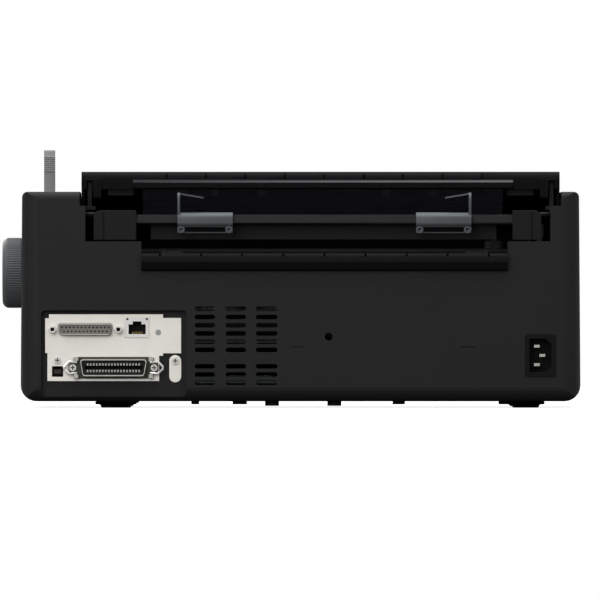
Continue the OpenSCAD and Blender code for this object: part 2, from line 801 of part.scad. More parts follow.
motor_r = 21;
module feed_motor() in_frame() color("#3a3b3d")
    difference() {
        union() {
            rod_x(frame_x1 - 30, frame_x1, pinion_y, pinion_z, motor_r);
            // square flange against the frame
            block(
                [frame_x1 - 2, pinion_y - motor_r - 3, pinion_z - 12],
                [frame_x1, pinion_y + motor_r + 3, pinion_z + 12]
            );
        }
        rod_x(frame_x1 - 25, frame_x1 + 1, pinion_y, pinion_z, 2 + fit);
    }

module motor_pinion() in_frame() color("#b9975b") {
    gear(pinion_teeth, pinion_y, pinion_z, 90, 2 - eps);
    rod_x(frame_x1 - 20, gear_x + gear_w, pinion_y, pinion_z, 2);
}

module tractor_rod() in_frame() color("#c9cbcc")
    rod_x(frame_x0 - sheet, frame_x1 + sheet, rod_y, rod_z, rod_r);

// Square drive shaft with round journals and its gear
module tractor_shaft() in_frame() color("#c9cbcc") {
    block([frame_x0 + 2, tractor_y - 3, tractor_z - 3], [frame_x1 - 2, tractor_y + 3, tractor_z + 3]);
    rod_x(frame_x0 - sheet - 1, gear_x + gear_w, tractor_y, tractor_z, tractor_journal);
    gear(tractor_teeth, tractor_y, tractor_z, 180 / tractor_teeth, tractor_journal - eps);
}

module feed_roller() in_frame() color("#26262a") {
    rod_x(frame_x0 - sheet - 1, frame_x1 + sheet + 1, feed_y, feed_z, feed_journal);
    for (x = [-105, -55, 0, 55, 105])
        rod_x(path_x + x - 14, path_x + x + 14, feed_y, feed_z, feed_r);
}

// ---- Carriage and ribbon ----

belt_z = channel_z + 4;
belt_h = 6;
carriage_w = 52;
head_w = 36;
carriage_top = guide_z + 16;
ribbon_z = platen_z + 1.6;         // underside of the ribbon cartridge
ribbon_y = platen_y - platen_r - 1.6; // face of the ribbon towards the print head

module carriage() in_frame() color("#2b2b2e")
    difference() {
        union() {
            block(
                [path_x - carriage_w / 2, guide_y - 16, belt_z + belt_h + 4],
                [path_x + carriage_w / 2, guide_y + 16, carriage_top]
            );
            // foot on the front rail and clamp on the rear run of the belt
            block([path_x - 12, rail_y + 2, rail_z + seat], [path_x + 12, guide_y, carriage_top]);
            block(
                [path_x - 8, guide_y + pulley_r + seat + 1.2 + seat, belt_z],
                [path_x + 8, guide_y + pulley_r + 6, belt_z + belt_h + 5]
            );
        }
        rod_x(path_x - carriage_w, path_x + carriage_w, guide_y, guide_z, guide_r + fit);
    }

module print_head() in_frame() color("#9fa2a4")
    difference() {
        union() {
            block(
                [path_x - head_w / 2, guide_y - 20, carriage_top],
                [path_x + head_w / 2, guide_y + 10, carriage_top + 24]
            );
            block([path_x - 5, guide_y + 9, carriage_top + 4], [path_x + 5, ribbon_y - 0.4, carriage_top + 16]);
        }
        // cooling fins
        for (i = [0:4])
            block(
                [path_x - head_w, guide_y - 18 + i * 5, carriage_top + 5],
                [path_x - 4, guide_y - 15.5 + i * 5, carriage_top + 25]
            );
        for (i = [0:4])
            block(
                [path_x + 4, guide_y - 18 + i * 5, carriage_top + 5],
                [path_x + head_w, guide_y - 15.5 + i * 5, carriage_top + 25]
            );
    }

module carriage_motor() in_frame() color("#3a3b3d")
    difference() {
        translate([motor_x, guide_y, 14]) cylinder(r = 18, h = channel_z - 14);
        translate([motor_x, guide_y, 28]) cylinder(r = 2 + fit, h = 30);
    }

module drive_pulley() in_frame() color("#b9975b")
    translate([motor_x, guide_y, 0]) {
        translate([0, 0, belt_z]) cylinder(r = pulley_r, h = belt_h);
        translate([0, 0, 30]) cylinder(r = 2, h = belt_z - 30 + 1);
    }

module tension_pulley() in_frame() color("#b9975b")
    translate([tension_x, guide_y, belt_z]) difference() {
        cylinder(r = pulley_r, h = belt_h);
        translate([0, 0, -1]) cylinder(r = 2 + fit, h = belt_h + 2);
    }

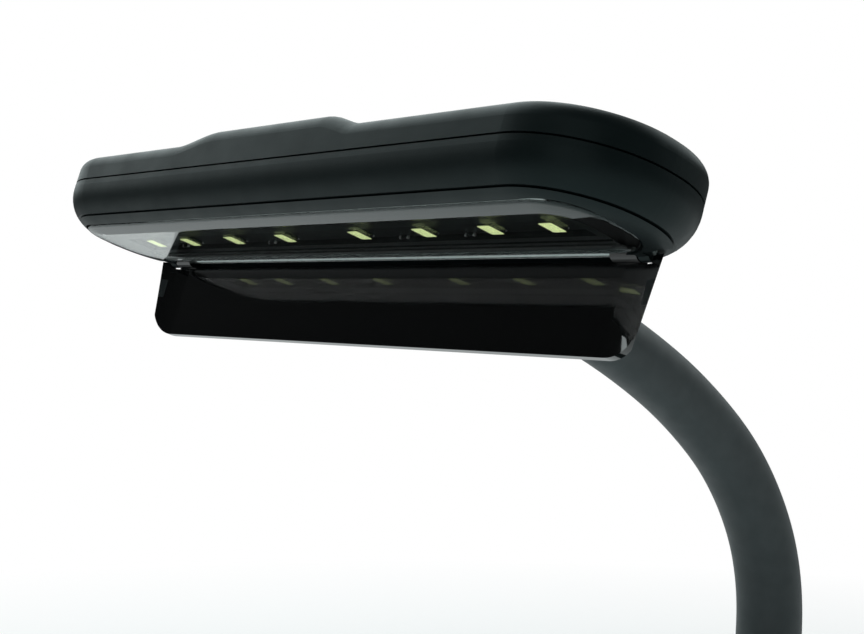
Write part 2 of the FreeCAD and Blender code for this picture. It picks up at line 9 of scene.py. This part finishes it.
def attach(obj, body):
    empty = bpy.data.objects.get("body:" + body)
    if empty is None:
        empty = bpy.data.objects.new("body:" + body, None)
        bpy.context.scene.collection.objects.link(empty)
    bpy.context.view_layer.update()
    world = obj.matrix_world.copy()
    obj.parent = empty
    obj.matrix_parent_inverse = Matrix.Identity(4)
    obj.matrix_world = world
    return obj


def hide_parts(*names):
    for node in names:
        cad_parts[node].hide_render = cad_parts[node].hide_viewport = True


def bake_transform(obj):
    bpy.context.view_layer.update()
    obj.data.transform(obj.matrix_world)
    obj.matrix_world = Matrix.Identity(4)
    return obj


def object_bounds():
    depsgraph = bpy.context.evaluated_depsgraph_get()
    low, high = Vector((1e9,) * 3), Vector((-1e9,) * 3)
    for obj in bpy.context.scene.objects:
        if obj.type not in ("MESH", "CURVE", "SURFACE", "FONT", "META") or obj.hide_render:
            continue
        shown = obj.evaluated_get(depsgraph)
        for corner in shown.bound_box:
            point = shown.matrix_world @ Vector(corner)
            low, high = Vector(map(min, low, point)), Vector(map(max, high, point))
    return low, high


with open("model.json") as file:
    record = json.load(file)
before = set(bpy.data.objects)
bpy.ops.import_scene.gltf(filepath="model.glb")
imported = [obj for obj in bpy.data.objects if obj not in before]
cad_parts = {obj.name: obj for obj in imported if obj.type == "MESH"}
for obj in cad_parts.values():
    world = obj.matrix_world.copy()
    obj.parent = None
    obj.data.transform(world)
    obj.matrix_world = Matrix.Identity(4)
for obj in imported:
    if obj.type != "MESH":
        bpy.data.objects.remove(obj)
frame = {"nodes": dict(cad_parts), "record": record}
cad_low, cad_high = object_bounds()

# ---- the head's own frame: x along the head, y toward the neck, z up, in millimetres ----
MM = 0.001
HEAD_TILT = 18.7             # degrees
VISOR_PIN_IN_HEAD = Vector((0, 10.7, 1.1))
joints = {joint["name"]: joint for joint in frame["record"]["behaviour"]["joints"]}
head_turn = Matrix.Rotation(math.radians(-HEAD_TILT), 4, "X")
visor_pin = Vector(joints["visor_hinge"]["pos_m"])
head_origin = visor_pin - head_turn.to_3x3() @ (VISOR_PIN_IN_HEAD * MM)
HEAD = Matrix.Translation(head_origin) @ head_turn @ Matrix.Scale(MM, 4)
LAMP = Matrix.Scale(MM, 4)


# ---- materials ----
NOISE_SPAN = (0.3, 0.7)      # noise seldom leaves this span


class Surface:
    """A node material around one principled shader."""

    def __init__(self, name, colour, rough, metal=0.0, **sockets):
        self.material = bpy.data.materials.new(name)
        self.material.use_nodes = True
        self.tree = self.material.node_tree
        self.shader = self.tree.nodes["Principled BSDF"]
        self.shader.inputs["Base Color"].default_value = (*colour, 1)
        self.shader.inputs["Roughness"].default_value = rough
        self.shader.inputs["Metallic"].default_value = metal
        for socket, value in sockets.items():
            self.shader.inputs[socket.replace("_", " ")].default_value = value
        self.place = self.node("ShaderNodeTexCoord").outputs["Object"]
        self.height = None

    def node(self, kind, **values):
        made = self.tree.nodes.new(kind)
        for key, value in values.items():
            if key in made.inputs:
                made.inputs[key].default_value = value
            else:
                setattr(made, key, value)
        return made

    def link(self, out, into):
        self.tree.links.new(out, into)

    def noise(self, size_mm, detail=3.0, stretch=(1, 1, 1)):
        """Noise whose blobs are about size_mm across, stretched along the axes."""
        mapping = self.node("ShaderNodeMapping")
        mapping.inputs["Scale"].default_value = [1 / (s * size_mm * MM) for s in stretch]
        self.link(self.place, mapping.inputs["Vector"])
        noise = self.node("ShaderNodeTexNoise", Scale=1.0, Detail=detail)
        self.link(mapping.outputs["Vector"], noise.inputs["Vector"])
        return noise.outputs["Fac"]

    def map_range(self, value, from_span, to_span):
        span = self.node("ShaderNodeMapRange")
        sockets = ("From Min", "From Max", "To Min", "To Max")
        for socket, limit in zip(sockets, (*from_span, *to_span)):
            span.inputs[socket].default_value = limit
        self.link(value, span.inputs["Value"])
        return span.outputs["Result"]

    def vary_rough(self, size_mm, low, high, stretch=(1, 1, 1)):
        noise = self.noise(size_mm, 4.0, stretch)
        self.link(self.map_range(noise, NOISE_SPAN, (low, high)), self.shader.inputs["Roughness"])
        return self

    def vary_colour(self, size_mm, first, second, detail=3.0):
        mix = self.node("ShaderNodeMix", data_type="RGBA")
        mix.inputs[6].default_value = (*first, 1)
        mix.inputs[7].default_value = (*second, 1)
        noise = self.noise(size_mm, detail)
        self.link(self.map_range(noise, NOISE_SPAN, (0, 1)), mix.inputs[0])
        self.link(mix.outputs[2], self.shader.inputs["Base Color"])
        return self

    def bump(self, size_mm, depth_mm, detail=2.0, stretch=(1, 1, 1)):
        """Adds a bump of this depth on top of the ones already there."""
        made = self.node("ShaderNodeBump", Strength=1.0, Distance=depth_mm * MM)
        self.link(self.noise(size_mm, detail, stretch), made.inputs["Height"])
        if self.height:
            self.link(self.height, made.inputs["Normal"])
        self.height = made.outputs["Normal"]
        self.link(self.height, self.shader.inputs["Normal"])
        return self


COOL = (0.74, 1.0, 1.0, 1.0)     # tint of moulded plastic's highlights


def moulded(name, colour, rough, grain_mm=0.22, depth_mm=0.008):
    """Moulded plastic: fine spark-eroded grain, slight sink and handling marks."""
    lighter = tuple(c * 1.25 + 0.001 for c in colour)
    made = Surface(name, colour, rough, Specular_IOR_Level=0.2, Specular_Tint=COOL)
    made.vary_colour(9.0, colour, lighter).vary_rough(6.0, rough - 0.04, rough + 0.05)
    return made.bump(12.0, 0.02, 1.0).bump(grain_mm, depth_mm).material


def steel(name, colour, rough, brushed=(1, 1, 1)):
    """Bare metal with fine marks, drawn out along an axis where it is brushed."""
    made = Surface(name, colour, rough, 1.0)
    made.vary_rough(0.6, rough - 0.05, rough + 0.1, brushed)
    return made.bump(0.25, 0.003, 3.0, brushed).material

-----

Problem to solve →
Please copy only these lines, exactly: the first line of the records through the line containing "---- Carriage and", ends included.

Right answer →
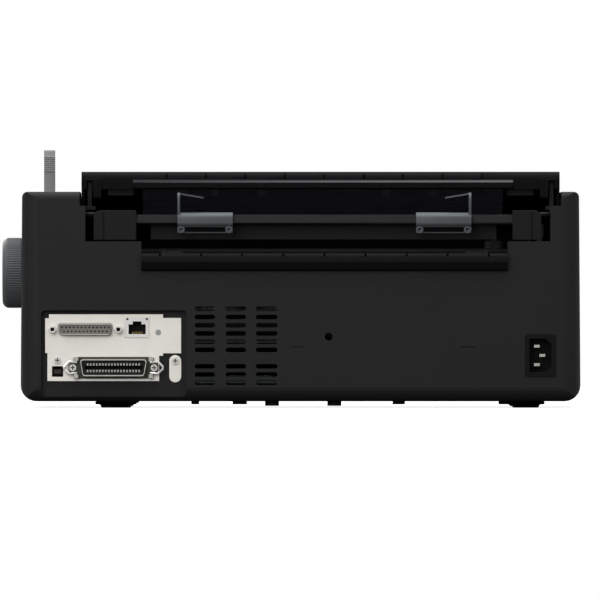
Continue the OpenSCAD and Blender code for this object: part 2, from line 801 of part.scad. More parts follow.
motor_r = 21;
module feed_motor() in_frame() color("#3a3b3d")
    difference() {
        union() {
            rod_x(frame_x1 - 30, frame_x1, pinion_y, pinion_z, motor_r);
            // square flange against the frame
            block(
                [frame_x1 - 2, pinion_y - motor_r - 3, pinion_z - 12],
                [frame_x1, pinion_y + motor_r + 3, pinion_z + 12]
            );
        }
        rod_x(frame_x1 - 25, frame_x1 + 1, pinion_y, pinion_z, 2 + fit);
    }

module motor_pinion() in_frame() color("#b9975b") {
    gear(pinion_teeth, pinion_y, pinion_z, 90, 2 - eps);
    rod_x(frame_x1 - 20, gear_x + gear_w, pinion_y, pinion_z, 2);
}

module tractor_rod() in_frame() color("#c9cbcc")
    rod_x(frame_x0 - sheet, frame_x1 + sheet, rod_y, rod_z, rod_r);

// Square drive shaft with round journals and its gear
module tractor_shaft() in_frame() color("#c9cbcc") {
    block([frame_x0 + 2, tractor_y - 3, tractor_z - 3], [frame_x1 - 2, tractor_y + 3, tractor_z + 3]);
    rod_x(frame_x0 - sheet - 1, gear_x + gear_w, tractor_y, tractor_z, tractor_journal);
    gear(tractor_teeth, tractor_y, tractor_z, 180 / tractor_teeth, tractor_journal - eps);
}

module feed_roller() in_frame() color("#26262a") {
    rod_x(frame_x0 - sheet - 1, frame_x1 + sheet + 1, feed_y, feed_z, feed_journal);
    for (x = [-105, -55, 0, 55, 105])
        rod_x(path_x + x - 14, path_x + x + 14, feed_y, feed_z, feed_r);
}

// ---- Carriage and ribbon ----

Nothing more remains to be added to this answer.